On nous montre ici le gouffre qui engloutit Walter Macfarlane, l’un des princes du commerce de Montréal. Un peu plus loin rugit le maëlstrom, l’entonnoir du diable, où s’abîma le jeune héritier des Ashtley, une famille ducale d’Angleterre. Ses guides l’avaient prévenu du danger, l’assurant que nul n’avait jamais impunément effleuré les lèvres du gouffre, dont le baiser donnait la mort ; il n’en voulut rien croire. Un seul de ses guides consentit à l’accompagner, pendant que les autres avec ses amis les suivaient de leurs regards navrés. Le canot glisse rapide comme un trait ; il arrive au gouffre qui s’en empare et le fait tournoyer comme une toupie ; il s’enfonce, les deux têtes ne marquant plus qu’une ligne noire au-dessus de l’eau, lorsque soudain, une tête et deux bras levés surgissent du vortex. C’est le guide sauvage, qui se sépare du jeune duc, en présence de la mort inévitable. Mais un coup de feu retentit aussitôt sur la rive et la tête et les bras se rabattent et disparaissent dans le fleuve. Un des amis du jeune pair, imprudent mais brave, venait de punir le lâche.

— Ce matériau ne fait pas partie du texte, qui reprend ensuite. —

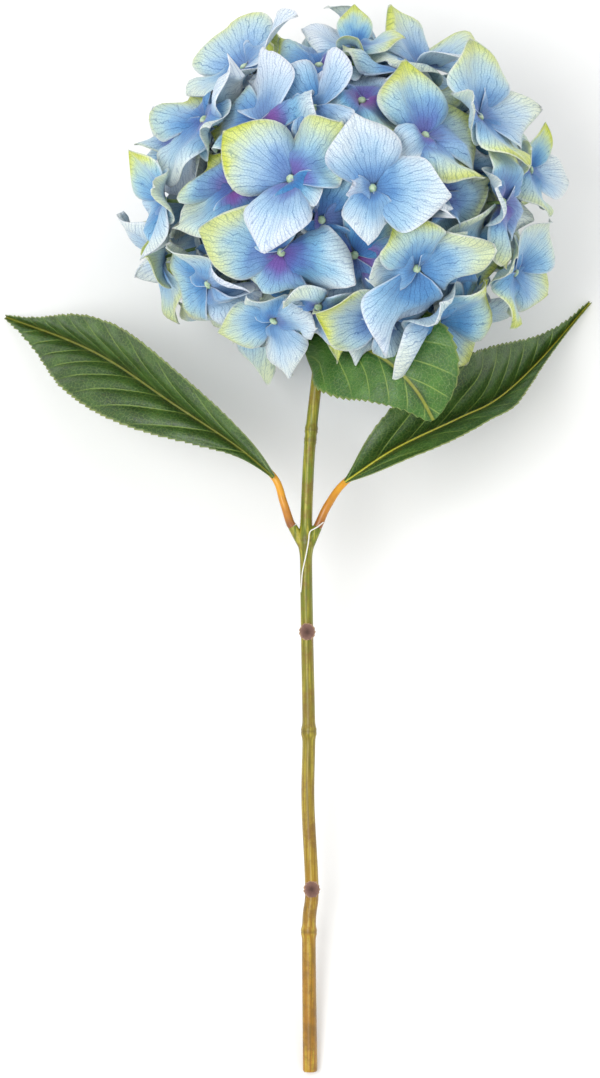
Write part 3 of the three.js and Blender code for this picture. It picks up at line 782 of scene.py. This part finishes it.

Il y a six ou sept ans (1890), M. J.-G.-A. Creighton, chez qui l’art de l’écrivain le dispute à l’habileté du pêcheur, faillit périr au même endroit, en capturant un saumon de taille démesurée. Son canot ayant chaviré pendant la lutte, il put avec peine regagner le rivage, pendant que son guide était emporté vers le gouffre pour y disparaître à jamais.

En dépit de ces scènes dramatiques répétées, la Natashquan ne paraît avoir rien perdu de sa fascination sur l’esprit des sportsmen étrangers.